TASK DIRECTIONS. In the entries that follow, count each line containing "three" and state the total, nothing more.

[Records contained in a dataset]

══════════════════════════════

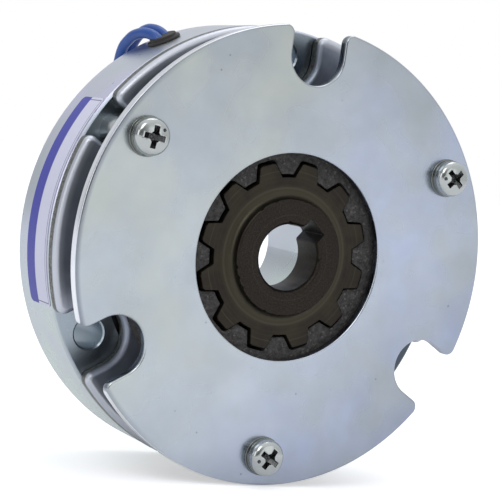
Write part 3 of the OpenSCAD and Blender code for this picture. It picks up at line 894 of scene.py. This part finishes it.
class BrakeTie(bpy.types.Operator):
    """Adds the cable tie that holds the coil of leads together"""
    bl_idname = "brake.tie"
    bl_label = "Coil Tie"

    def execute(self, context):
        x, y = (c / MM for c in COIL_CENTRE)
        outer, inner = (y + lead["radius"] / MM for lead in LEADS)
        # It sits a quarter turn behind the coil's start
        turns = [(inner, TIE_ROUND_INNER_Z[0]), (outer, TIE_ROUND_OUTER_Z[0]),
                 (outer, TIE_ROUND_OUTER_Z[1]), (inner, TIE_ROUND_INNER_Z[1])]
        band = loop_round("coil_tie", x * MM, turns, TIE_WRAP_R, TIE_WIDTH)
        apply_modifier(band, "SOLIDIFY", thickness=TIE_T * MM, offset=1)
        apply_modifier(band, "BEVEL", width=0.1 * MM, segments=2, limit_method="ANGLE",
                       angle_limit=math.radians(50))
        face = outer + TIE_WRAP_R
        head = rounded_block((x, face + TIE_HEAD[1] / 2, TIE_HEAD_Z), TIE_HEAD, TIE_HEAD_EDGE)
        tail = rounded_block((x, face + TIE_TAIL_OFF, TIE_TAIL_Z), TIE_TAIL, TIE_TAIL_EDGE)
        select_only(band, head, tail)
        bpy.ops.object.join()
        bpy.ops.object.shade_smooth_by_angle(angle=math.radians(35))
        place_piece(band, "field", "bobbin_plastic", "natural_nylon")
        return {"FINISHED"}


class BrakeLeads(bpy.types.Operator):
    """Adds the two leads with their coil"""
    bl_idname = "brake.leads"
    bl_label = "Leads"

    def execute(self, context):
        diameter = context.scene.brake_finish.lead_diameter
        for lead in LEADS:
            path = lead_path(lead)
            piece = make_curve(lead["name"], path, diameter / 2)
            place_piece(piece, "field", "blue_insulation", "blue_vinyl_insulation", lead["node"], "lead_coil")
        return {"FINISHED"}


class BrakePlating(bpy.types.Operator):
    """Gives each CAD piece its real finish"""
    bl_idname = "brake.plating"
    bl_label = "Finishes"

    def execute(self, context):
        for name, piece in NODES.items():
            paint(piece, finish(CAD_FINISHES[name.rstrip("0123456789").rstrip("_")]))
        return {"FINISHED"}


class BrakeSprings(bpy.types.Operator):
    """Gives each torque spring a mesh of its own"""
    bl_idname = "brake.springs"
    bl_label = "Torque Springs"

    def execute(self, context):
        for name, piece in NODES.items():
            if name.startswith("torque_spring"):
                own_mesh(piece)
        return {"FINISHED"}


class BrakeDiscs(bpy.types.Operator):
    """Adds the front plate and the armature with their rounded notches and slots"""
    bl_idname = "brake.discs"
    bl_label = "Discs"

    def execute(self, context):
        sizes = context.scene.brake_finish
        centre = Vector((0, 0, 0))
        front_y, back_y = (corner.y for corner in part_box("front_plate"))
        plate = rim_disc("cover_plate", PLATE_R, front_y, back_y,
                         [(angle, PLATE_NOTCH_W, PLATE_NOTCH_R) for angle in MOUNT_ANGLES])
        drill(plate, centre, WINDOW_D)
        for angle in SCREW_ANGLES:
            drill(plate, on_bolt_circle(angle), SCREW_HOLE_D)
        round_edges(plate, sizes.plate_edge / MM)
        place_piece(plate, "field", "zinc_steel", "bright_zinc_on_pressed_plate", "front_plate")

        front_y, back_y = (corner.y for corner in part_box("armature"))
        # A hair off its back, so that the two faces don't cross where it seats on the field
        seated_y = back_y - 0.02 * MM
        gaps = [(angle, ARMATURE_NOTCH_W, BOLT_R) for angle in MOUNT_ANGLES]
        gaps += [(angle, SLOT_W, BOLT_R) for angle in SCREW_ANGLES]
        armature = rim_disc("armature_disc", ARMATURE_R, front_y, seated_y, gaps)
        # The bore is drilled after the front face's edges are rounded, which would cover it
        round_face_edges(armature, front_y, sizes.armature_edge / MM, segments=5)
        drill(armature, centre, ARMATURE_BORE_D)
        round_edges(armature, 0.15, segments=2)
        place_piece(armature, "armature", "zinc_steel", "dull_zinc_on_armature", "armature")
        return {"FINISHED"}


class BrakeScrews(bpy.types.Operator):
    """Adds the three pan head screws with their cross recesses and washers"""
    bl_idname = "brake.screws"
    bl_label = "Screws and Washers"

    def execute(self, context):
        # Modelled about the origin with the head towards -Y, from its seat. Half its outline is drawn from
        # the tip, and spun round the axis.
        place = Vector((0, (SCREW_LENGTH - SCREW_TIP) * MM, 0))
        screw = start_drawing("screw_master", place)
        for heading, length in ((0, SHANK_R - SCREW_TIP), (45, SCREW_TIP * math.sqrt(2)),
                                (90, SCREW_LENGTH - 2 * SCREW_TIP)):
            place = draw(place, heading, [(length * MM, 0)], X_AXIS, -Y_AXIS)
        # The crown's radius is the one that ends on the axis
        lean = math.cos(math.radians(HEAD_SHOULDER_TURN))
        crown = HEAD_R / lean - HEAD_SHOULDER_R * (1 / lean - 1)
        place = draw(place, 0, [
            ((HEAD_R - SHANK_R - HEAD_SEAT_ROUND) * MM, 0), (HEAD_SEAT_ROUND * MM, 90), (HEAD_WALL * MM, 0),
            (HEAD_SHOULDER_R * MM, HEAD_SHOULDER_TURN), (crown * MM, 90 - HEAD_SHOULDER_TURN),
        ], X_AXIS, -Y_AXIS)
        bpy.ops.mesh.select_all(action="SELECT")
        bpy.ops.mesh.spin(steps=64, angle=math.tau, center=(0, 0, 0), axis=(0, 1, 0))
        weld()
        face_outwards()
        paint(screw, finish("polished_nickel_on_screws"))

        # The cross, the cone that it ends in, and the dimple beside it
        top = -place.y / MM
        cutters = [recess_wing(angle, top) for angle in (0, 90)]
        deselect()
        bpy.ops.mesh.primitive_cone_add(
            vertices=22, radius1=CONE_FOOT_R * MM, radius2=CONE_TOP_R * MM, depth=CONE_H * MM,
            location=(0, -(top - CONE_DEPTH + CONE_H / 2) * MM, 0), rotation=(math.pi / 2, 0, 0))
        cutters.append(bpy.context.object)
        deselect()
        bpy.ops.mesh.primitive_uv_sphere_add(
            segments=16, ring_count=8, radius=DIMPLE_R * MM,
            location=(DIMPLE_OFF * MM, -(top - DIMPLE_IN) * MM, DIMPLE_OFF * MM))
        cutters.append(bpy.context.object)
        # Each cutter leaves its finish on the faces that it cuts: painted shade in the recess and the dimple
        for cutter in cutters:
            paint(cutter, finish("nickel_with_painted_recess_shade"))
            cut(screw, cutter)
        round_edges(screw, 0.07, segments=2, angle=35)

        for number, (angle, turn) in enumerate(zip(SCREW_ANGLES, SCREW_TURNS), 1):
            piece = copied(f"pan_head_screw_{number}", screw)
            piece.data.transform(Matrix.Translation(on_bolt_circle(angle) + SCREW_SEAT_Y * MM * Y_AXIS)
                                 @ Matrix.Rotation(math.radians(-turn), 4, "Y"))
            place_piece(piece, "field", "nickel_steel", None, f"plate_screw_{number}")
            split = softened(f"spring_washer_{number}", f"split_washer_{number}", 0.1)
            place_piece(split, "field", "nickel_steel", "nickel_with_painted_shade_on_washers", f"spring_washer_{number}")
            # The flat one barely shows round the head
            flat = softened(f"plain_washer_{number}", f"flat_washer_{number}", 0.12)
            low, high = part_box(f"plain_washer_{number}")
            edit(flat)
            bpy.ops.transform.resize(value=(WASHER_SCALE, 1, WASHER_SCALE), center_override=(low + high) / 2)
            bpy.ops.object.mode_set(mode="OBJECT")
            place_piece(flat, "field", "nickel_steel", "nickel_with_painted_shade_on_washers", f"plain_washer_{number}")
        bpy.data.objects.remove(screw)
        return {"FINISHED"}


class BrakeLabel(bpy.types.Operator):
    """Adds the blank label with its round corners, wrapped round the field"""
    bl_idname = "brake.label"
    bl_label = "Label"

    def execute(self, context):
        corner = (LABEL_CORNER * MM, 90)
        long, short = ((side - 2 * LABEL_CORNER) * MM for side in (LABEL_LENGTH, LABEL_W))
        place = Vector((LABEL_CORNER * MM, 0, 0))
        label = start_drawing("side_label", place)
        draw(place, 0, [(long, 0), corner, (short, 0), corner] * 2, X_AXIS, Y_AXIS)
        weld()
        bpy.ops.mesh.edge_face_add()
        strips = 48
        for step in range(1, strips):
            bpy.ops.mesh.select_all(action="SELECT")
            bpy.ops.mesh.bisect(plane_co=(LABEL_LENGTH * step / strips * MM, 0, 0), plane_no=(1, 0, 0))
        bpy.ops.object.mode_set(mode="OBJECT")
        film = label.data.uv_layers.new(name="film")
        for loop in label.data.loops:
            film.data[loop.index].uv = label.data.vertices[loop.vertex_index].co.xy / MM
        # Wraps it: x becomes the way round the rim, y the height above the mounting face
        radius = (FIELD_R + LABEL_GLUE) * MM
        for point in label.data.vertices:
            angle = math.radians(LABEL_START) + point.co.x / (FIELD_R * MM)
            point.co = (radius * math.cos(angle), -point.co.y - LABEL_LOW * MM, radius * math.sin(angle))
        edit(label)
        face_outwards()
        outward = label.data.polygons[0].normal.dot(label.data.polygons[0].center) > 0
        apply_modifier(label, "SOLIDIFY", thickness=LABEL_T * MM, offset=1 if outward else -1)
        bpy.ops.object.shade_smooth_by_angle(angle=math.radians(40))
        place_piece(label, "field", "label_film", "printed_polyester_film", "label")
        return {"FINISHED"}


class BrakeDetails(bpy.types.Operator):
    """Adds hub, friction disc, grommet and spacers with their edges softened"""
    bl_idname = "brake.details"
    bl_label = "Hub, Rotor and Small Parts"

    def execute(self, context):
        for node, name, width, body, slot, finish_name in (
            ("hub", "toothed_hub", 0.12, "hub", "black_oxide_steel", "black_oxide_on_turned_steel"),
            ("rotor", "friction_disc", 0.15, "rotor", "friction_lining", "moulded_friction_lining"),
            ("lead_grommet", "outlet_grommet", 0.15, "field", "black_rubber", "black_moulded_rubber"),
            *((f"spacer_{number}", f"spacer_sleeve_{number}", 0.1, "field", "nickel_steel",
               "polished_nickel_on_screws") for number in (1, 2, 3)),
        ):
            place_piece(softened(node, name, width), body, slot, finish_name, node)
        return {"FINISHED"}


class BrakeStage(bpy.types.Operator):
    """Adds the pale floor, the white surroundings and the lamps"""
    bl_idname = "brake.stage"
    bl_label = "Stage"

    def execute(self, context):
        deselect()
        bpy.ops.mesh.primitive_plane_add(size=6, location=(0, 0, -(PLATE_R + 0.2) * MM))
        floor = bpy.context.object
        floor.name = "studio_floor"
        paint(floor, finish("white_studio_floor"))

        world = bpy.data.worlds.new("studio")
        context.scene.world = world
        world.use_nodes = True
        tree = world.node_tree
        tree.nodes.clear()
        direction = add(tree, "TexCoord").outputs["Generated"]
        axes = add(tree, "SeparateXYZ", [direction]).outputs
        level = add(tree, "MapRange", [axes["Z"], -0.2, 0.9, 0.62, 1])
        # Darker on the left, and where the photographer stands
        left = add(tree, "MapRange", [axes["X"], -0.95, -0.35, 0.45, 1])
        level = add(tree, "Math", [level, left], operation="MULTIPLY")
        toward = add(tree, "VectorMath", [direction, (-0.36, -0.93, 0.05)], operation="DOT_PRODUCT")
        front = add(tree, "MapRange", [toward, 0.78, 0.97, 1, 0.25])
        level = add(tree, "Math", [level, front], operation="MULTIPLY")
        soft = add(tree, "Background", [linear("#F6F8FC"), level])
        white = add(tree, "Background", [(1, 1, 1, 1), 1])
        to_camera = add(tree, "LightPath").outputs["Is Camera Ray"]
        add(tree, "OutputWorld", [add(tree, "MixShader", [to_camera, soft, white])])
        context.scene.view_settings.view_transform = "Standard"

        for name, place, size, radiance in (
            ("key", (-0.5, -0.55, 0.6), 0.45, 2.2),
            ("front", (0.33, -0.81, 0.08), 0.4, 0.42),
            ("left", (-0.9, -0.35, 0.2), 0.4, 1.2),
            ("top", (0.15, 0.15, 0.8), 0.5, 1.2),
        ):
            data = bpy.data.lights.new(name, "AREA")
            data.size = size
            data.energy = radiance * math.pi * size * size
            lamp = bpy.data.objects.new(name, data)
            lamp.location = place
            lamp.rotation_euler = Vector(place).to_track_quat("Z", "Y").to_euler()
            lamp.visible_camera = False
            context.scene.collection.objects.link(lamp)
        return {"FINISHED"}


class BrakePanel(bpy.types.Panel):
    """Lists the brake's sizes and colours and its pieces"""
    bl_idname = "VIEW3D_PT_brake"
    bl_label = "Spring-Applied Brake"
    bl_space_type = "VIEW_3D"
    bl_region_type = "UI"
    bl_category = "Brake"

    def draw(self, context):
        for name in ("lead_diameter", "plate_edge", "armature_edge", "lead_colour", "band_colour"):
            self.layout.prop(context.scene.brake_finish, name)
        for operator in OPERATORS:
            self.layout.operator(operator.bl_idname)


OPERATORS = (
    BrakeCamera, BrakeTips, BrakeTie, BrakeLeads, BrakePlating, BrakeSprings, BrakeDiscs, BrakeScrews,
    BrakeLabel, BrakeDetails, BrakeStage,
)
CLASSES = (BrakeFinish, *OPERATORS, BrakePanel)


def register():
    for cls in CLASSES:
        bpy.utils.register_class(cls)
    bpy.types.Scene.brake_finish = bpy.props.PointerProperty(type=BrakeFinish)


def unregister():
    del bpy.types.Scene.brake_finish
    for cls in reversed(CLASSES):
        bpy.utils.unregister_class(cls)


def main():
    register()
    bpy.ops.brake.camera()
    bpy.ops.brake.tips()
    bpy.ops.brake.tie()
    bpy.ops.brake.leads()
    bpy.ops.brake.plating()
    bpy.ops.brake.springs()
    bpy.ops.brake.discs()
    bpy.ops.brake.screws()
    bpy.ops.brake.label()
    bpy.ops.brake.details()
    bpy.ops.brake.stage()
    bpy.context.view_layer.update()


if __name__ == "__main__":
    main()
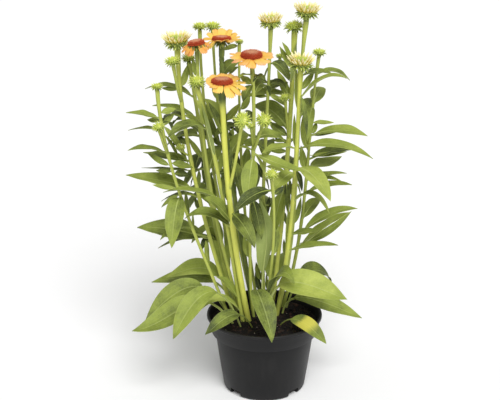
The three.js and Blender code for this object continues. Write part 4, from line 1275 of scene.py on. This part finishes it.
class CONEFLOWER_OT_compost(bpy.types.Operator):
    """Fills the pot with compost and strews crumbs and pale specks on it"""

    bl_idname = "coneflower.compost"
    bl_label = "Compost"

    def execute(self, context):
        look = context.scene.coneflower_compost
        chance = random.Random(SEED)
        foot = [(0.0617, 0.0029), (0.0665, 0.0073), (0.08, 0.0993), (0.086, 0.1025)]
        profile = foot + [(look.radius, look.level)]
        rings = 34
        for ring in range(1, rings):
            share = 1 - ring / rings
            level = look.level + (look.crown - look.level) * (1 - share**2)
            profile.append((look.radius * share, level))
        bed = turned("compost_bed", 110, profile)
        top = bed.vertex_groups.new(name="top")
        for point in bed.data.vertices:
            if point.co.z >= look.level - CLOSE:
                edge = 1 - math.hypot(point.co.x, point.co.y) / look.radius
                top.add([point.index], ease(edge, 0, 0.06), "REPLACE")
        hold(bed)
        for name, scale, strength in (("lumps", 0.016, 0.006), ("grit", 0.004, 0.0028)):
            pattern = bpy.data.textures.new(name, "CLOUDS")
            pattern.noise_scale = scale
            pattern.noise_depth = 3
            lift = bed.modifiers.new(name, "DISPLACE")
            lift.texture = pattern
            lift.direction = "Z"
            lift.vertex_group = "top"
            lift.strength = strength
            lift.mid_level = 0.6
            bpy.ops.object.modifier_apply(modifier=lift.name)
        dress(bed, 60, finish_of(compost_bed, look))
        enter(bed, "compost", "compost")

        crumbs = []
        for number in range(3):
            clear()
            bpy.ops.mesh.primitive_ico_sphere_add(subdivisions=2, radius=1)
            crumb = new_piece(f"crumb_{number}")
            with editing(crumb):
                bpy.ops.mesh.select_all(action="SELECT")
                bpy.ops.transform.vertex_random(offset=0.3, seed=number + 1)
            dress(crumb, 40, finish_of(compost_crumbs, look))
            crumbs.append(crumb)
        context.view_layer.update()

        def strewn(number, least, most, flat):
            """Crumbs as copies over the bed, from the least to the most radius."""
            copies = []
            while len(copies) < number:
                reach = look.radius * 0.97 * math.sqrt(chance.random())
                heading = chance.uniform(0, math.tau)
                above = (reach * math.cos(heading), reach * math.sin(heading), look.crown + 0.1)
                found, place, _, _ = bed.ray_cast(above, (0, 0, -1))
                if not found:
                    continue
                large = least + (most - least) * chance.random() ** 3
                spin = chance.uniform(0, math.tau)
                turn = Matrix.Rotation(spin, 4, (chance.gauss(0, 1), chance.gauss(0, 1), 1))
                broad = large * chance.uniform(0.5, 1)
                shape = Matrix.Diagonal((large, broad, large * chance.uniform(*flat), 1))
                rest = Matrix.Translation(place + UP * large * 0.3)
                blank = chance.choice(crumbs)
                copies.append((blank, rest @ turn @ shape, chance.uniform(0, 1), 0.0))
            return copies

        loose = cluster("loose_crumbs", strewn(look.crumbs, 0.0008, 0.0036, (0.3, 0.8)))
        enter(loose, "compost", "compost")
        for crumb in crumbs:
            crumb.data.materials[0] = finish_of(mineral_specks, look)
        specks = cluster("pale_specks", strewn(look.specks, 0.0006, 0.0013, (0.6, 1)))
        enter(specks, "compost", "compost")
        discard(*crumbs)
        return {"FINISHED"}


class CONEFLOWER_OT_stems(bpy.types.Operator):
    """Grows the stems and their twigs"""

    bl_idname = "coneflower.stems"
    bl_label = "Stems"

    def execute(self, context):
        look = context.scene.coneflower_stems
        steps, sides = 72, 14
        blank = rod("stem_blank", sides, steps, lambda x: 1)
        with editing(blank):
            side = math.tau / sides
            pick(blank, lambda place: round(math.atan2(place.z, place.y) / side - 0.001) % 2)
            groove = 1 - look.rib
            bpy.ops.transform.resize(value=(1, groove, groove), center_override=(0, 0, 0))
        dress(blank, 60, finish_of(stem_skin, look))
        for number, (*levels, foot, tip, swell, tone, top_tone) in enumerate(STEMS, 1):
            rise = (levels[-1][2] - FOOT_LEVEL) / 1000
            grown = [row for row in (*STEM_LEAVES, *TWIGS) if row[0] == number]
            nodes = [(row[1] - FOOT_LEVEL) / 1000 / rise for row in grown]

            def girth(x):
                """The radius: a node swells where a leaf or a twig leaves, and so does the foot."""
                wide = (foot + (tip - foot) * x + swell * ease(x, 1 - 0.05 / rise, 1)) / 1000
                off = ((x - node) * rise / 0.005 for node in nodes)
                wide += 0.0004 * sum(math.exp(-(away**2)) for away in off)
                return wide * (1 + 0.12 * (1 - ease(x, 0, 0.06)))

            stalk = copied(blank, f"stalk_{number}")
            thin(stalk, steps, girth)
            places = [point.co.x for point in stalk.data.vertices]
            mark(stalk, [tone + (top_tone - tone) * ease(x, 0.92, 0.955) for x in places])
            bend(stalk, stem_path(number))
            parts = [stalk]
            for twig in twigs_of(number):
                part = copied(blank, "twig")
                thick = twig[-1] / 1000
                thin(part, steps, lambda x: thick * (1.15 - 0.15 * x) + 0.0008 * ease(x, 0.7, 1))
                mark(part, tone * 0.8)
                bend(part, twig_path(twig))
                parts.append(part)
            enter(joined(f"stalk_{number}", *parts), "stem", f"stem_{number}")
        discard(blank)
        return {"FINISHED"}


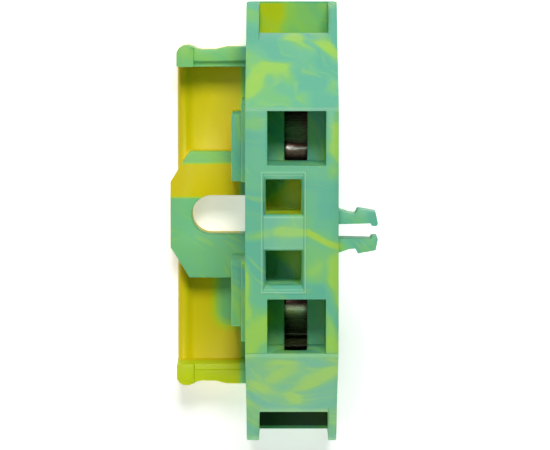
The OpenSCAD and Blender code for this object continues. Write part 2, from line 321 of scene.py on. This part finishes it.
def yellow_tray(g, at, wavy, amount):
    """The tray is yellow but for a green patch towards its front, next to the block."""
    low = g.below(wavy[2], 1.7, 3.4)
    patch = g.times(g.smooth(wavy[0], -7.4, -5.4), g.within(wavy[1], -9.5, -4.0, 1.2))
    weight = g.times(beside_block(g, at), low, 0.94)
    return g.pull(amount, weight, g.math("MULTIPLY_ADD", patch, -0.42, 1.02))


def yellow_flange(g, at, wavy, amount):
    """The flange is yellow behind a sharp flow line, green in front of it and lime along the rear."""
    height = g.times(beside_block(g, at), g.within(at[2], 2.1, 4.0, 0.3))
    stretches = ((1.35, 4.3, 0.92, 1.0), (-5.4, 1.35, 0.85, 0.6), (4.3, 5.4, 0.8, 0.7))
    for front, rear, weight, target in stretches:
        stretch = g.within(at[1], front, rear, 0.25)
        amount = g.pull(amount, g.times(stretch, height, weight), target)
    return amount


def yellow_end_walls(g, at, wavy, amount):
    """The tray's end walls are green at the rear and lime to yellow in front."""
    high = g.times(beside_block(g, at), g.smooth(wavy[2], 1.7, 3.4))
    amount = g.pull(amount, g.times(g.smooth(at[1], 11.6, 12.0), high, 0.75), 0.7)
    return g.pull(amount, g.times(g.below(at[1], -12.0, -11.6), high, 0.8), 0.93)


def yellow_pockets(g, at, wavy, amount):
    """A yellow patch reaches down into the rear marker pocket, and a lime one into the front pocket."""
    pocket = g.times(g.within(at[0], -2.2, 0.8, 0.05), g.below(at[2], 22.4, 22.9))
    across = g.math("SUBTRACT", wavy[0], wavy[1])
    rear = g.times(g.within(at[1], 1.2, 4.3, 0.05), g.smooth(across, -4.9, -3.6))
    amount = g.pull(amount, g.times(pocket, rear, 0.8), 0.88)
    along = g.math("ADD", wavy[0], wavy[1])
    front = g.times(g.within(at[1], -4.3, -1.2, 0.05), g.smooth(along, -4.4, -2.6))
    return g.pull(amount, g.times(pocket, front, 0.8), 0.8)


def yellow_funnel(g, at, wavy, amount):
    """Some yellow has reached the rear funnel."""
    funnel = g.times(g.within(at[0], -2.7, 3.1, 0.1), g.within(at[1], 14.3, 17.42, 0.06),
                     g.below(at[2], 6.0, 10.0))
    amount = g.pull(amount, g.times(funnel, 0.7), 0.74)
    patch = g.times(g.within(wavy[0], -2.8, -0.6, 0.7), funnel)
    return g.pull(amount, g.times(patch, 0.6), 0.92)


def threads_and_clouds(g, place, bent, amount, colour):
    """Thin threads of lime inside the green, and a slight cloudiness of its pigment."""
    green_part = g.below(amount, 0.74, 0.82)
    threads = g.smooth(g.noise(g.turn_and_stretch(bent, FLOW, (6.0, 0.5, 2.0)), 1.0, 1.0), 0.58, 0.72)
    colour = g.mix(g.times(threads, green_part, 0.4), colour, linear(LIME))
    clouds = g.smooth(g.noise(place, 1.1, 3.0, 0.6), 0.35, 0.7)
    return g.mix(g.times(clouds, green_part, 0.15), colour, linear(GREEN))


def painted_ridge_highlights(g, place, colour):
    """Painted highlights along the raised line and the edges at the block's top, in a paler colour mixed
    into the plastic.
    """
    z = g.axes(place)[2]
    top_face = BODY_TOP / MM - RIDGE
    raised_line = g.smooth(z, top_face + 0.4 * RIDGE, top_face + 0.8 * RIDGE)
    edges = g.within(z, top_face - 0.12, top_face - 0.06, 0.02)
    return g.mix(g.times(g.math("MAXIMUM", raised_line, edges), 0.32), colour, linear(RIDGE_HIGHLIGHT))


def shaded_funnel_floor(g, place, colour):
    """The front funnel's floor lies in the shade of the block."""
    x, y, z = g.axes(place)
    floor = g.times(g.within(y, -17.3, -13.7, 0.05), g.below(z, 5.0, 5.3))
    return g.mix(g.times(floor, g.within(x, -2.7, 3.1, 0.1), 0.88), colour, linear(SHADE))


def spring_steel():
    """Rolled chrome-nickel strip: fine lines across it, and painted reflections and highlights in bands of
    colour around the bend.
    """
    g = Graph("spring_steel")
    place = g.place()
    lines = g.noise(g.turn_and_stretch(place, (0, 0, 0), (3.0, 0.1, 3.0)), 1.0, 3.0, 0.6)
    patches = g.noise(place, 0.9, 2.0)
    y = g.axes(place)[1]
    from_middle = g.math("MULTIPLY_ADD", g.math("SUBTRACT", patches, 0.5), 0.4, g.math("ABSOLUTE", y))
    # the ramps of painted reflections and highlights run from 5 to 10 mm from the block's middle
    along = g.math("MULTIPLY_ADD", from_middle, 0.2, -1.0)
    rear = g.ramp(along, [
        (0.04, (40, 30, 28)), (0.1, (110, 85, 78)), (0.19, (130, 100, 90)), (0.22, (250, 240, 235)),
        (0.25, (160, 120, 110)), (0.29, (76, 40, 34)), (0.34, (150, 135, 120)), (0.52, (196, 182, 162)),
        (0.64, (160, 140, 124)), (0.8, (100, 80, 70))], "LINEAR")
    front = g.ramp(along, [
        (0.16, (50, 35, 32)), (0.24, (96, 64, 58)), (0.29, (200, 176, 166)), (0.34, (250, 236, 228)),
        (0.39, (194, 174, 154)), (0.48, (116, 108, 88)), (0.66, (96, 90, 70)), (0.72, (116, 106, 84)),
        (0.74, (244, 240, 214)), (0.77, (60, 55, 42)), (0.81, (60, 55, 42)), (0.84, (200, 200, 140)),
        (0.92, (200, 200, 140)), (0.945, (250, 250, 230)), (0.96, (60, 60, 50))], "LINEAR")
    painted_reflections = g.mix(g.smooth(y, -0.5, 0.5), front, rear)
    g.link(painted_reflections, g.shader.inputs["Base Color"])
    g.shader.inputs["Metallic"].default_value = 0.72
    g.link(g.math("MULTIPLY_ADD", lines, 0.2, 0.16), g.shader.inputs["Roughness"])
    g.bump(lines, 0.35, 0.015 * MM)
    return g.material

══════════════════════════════

WRITTEN ANSWER. 2